• _Directions_
Examine the records and identify each line that includes the string "between". Copy those lines.
··· Record extracts ···
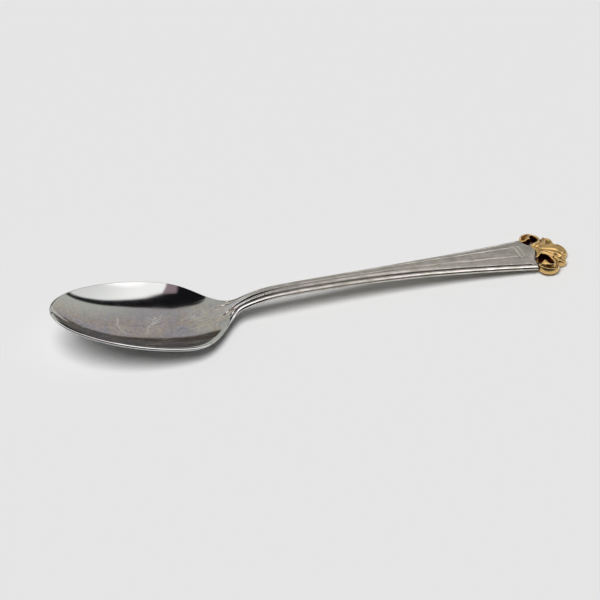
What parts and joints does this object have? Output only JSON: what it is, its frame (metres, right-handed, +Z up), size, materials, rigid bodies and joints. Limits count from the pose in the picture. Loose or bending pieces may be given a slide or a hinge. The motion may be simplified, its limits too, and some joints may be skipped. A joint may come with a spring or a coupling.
{
  "type": "souvenir spoon",
  "caption": "Small teaspoon with an oval mirror bowl, a slim arched handle with long grooves, and a gilt openwork palmette finial at the end.",
  "frame": {"origin": "middle of the bounding box, on the table the spoon rests on", "axes": "+X along the spoon from the tip of the bowl to the finial, +Z up out of the open bowl"},
  "size_m": [0.14, 0.031, 0.0129],
  "materials": {
    "steel": "polished bowl, satin handle",
    "gold_plate": "worn bright gold plate",
    "solder": "dull silver solder"
  },
  "bodies": {
    "root": {"spoon_blank": "steel", "finial": "gold_plate", "solder_seam_centre": "solder", "solder_seam_left": "solder", "solder_seam_right": "solder"}
  },
  "joints": []
}
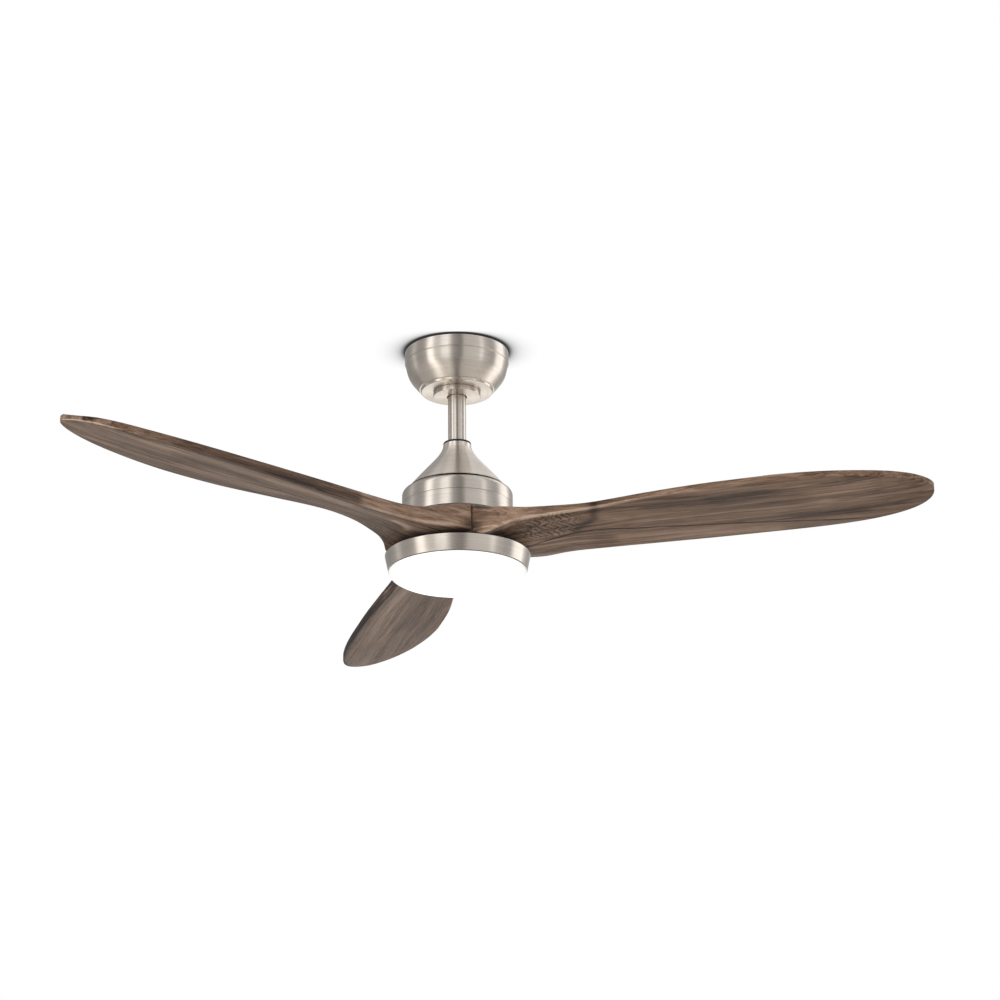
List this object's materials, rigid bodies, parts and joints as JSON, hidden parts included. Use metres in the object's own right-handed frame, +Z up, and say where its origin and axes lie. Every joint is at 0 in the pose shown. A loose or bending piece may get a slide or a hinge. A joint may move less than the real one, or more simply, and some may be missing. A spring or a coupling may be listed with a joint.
{
  "type": "ceiling fan with light",
  "caption": "Ceiling fan with carved wooden blades on a drum motor housing, ball-hung rod and canopy, with a round light kit below the hub.",
  "frame": {"origin": "centre of the ceiling face of the hanger bracket, on the rod axis", "axes": "+Z up into the ceiling, the fan hangs along -Z; the first blade points between +X and -Y"},
  "size_m": [1.1197, 1.1056, 0.3515],
  "materials": {
    "brushed_nickel": "brushed around the axis, satin",
    "walnut": "oiled dark walnut, satin",
    "black_rubber": "matte",
    "zinc_plate": "zinc plated",
    "plain_steel": "machined",
    "black_nylon": "matte",
    "white_plastic": "matte",
    "green_board": "solder mask",
    "green_screw": "painted",
    "magnet": "sintered, dark",
    "lamination": "stacked sheet steel",
    "copper_winding": "enamelled copper wire",
    "white_enamel": "gloss white enamel",
    "driver_case": "matte",
    "led_board": "white solder mask",
    "opal_diffuser": "opal, lit from inside"
  },
  "bodies": {
    "ceiling_mount": {"hanger_bracket": "zinc_plate", "canopy_gasket": "black_rubber", "canopy": "brushed_nickel", "canopy_cover_disc": "brushed_nickel", "canopy_screw_1": "plain_steel", "canopy_screw_2": "plain_steel", "receiver_module": "white_plastic", "terminal_block": "white_plastic", "ground_screw": "green_screw"},
    "ball": {"hanger_ball": "black_nylon"},
    "hanging_frame": {"downrod": "brushed_nickel", "hanger_pin": "plain_steel", "neck_ring": "black_rubber", "coupling_cover": "brushed_nickel", "motor_yoke": "zinc_plate", "clevis_pin": "plain_steel", "clevis_clip": "plain_steel", "set_screw_1": "plain_steel", "set_screw_2": "plain_steel", "housing_upper": "brushed_nickel", "housing_lower": "brushed_nickel", "housing_screw_1": "plain_steel", "housing_screw_2": "plain_steel", "housing_screw_3": "plain_steel", "motor_shaft": "plain_steel", "stator_core": "lamination", "stator_winding_upper": "copper_winding", "stator_winding_lower": "copper_winding", "motor_control_board": "green_board", "light_pan": "white_enamel", "shaft_nut": "plain_steel", "light_ring": "brushed_nickel", "ring_screw_1": "plain_steel", "ring_screw_2": "plain_steel", "ring_screw_3": "plain_steel", "led_driver": "driver_case", "led_board": "led_board", "led_standoff_1": "plain_steel", "led_standoff_2": "plain_steel", "led_standoff_3": "plain_steel"},
    "rotor": {"upper_bearing": "plain_steel", "lower_bearing": "plain_steel", "rotor_cap_top": "plain_steel", "rotor_ring": "plain_steel", "rotor_magnets": "magnet", "rotor_cap_bottom": "plain_steel", "blade_1": "walnut", "blade_2": "walnut", "blade_3": "walnut", "blade_clamp_plate": "zinc_plate", "blade_screw_1": "plain_steel", "blade_screw_2": "plain_steel", "blade_screw_3": "plain_steel", "blade_screw_4": "plain_steel", "blade_screw_5": "plain_steel", "blade_screw_6": "plain_steel"},
    "diffuser_cover": {"diffuser": "opal_diffuser"}
  },
  "joints": [
    {"name": "ball_tilt", "type": "hinge", "parent": "ceiling_mount", "child": "ball", "pos_m": [0, 0, -0.034], "axis": [0, 1, 0], "range_deg": [-1.5, 1.5]},
    {"name": "rod_tilt", "type": "hinge", "parent": "ball", "child": "hanging_frame", "pos_m": [0, 0, -0.034], "axis": [1, 0, 0], "range_deg": [-1.5, 1.5]},
    {"name": "rotor_spin", "type": "hinge", "parent": "hanging_frame", "child": "rotor", "pos_m": [0, 0, -0.24], "axis": [0, 0, 1], "continuous": true},
    {"name": "diffuser_twist", "type": "hinge", "parent": "hanging_frame", "child": "diffuser_cover", "pos_m": [0, 0, -0.325], "axis": [0, 0, 1], "range_deg": [0, 15]}
  ]
}
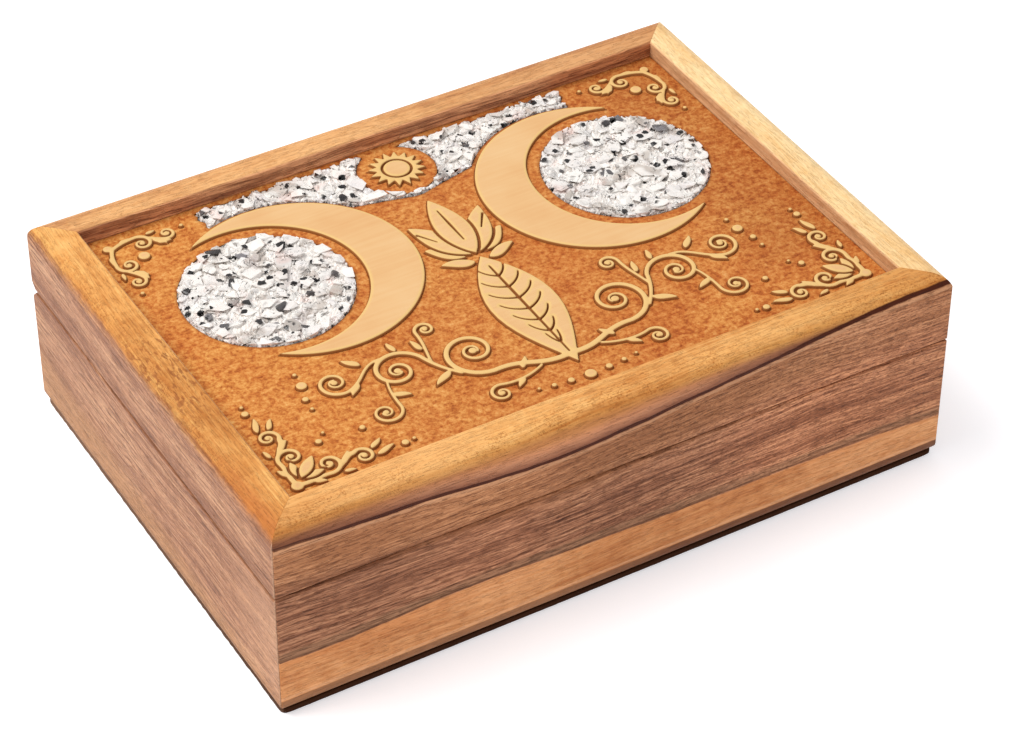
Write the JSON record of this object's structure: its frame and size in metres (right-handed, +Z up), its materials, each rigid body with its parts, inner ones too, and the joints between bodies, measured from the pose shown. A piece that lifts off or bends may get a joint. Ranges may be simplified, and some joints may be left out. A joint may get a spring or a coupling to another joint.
{
  "type": "card deck box",
  "caption": "Hinged wooden deck box with mitred walls and a sunken lid panel carved in low relief and inlaid with crushed stone.",
  "frame": {"origin": "centre of the footprint on the table", "axes": "+X along the long side, +Y towards the hinge side, +Z up; the long side the lid opens from faces -Y"},
  "size_m": [0.178, 0.127, 0.0545],
  "materials": {
    "base_wood": "oiled walnut heartwood with a pale sapwood stripe, satin",
    "rail_wood": "oiled golden sapwood, satin",
    "rail_wood_pale": "oiled pale cream sapwood, satin",
    "panel_wood": "engraved and scorched ground with smooth pale raised figures",
    "plywood": "bare sanded plywood",
    "stone_chips": "crushed white and smoky translucent stone set in clear resin",
    "base_felt": "thin dark felt",
    "velvet": "short-pile velvet over card",
    "brass": "lightly brushed brass"
  },
  "bodies": {
    "base": {"base_front_wall": "base_wood", "base_back_wall": "base_wood", "base_left_wall": "base_wood", "base_right_wall": "base_wood", "bottom_board": "plywood", "base_felt": "base_felt", "floor_lining": "velvet", "hinge_leaf_base_left": "brass", "hinge_leaf_base_right": "brass", "hinge_pin_left": "brass", "hinge_pin_right": "brass", "base_hinge_screws": "brass"},
    "lid": {"lid_front_rail": "rail_wood", "lid_back_rail": "rail_wood", "lid_left_rail": "rail_wood", "lid_right_rail": "rail_wood_pale", "lid_panel": "panel_wood", "left_stone_inlay": "stone_chips", "right_stone_inlay": "stone_chips", "back_stone_inlay": "stone_chips", "lid_lining": "velvet", "hinge_leaf_lid_left": "brass", "hinge_leaf_lid_right": "brass", "lid_hinge_screws": "brass"}
  },
  "joints": [
    {"name": "lid_hinge", "type": "hinge", "parent": "base", "child": "lid", "pos_m": [0, 0.0615, 0.0355], "axis": [-1, 0, 0], "range_deg": [0, 104]}
  ]
}
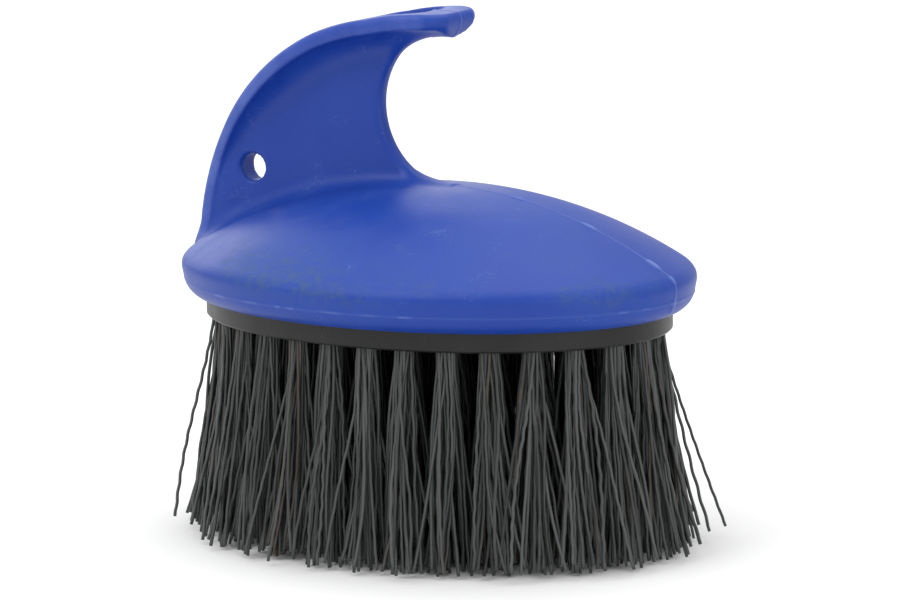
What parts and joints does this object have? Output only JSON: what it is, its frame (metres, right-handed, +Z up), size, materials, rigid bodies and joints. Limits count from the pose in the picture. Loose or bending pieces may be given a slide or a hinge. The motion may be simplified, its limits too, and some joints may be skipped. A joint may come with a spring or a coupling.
{
  "type": "grooming brush",
  "caption": "Oval hand brush for grooming horses: stiff crimped bristle tufts under a blue moulded handle whose fin curls over into a finger hook.",
  "frame": {"origin": "on the surface the bristle tips rest on, under the centre of the oval", "axes": "+Z up through the handle; +X along the oval to the nose that the hook points at; +Y across, normal to the mirror plane"},
  "size_m": [0.1494, 0.109, 0.1422],
  "materials": {
    "handle_blue": "satin moulded soft plastic",
    "block_black": "satin moulded",
    "bristle_dark": "crimped synthetic filament",
    "anchor_wire": "drawn wire",
    "screw_steel": "zinc plated"
  },
  "bodies": {
    "root": {"handle": "handle_blue", "bristle_block": "block_black", "block_screws": "screw_steel", "tuft_outer_01": "bristle_dark", "tuft_outer_02": "bristle_dark", "tuft_outer_03": "bristle_dark", "tuft_outer_04": "bristle_dark", "tuft_outer_05": "bristle_dark", "tuft_outer_06": "bristle_dark", "tuft_outer_07": "bristle_dark", "tuft_outer_08": "bristle_dark", "tuft_outer_09": "bristle_dark", "tuft_outer_10": "bristle_dark", "tuft_outer_11": "bristle_dark", "tuft_outer_12": "bristle_dark", "tuft_outer_13": "bristle_dark", "tuft_outer_14": "bristle_dark", "tuft_outer_15": "bristle_dark", "tuft_outer_16": "bristle_dark", "tuft_outer_17": "bristle_dark", "tuft_outer_18": "bristle_dark", "tuft_outer_19": "bristle_dark", "tuft_outer_20": "bristle_dark", "tuft_outer_21": "bristle_dark", "tuft_outer_22": "bristle_dark", "tuft_outer_23": "bristle_dark", "tuft_outer_24": "bristle_dark", "tuft_outer_25": "bristle_dark", "tuft_outer_26": "bristle_dark", "tuft_outer_27": "bristle_dark", "tuft_outer_28": "bristle_dark", "tuft_outer_29": "bristle_dark", "tuft_outer_30": "bristle_dark", "tufts_second_ring": "bristle_dark", "tufts_third_ring": "bristle_dark", "tufts_fourth_ring": "bristle_dark", "tufts_fifth_ring": "bristle_dark", "anchors_outer_ring": "anchor_wire", "anchors_second_ring": "anchor_wire", "anchors_third_ring": "anchor_wire", "anchors_fourth_ring": "anchor_wire", "anchors_fifth_ring": "anchor_wire"}
  },
  "joints": []
}
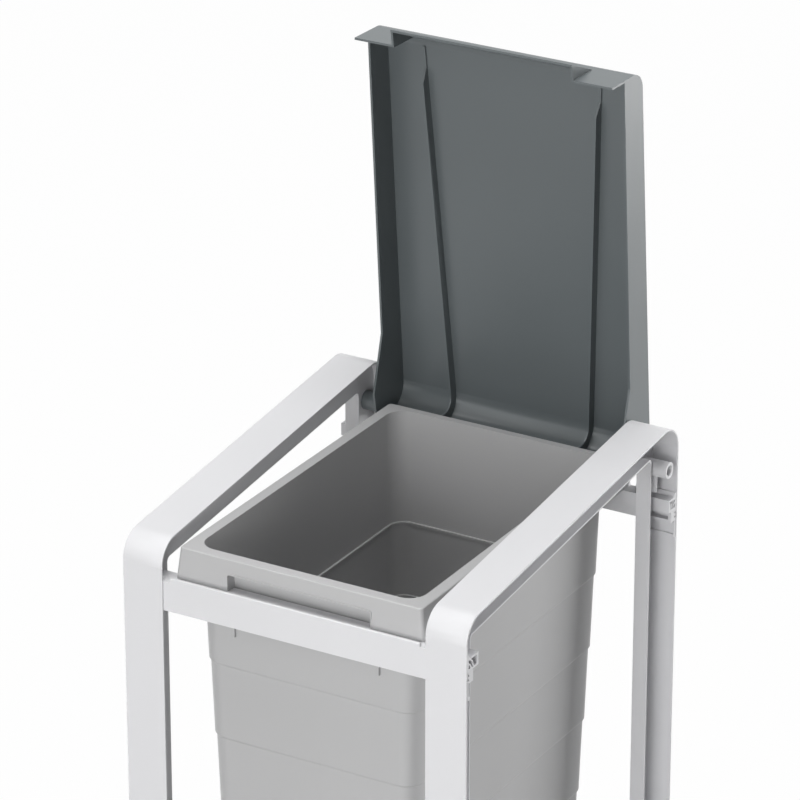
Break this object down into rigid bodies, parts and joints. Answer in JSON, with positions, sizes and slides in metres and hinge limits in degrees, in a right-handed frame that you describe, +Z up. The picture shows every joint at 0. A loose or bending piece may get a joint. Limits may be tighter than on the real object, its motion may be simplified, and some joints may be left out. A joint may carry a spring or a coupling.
{
  "type": "pull out bin frame",
  "caption": "Free-standing plastic leg frame holding a tall tapered waste bin by its rim, with a hinged ribbed lid standing open.",
  "frame": {"origin": "on the floor, centred between the side frames and between the frame's front face and the rear of the open lid", "axes": "+Z up, +X to the right of someone facing the bin's grip, +Y from the front towards the hinge"},
  "size_m": [0.4252, 0.5069, 1.1254],
  "materials": {
    "frame_plastic": "fine satin moulded plastic",
    "clip_plastic": "satin moulded plastic",
    "bin_plastic": "satin moulded plastic",
    "lid_plastic": "semi-gloss moulded plastic",
    "pin_plastic": "satin moulded plastic",
    "foot_rubber": "matt rubber"
  },
  "bodies": {
    "frame": {"side_frame_left": "frame_plastic", "side_frame_right": "frame_plastic", "crossbar_front_upper": "frame_plastic", "crossbar_front_lower": "frame_plastic", "crossbar_rear_upper": "frame_plastic", "crossbar_rear_lower": "frame_plastic", "clip_front_upper_left": "clip_plastic", "clip_front_upper_right": "clip_plastic", "clip_front_lower_left": "clip_plastic", "clip_front_lower_right": "clip_plastic", "clip_rear_upper_left": "clip_plastic", "clip_rear_upper_right": "clip_plastic", "clip_rear_lower_left": "clip_plastic", "clip_rear_lower_right": "clip_plastic", "hinge_pin_left": "pin_plastic", "hinge_pin_right": "pin_plastic", "foot_front_left": "foot_rubber", "foot_front_right": "foot_rubber", "foot_rear_left": "foot_rubber", "foot_rear_right": "foot_rubber"},
    "lid": {"lid": "lid_plastic"},
    "bin": {"bin": "bin_plastic"}
  },
  "joints": [
    {"name": "lid_hinge", "type": "hinge", "parent": "frame", "child": "lid", "pos_m": [0, 0.20143, 0.65], "axis": [1, 0, 0], "range_deg": [0, 91.5]},
    {"name": "bin_lift_out", "type": "hinge", "parent": "frame", "child": "bin", "pos_m": [0, -2.78807, 0.4625], "axis": [1, 0, 0], "range_deg": [0, 13.7]}
  ]
}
···
• _Full response_
  "frame": {"origin": "centre of the ceiling face of the hanger bracket, on the rod axis", "axes": "+Z up into the ceiling, the fan hangs along -Z; the first blade points between +X and -Y"},
Write the JSON record of this object's structure: its frame and size in metres (right-handed, +Z up), its materials, each rigid body with its parts, inner ones too, and the joints between bodies, measured from the pose shown. A piece that lifts off or bends may get a joint. Ranges may be simplified, and some joints may be left out. A joint may get a spring or a coupling to another joint.
  "frame": {"origin": "on the floor, centred between the side frames and between the frame's front face and the rear of the open lid", "axes": "+Z up, +X to the right of someone facing the bin's grip, +Y from the front towards the hinge"},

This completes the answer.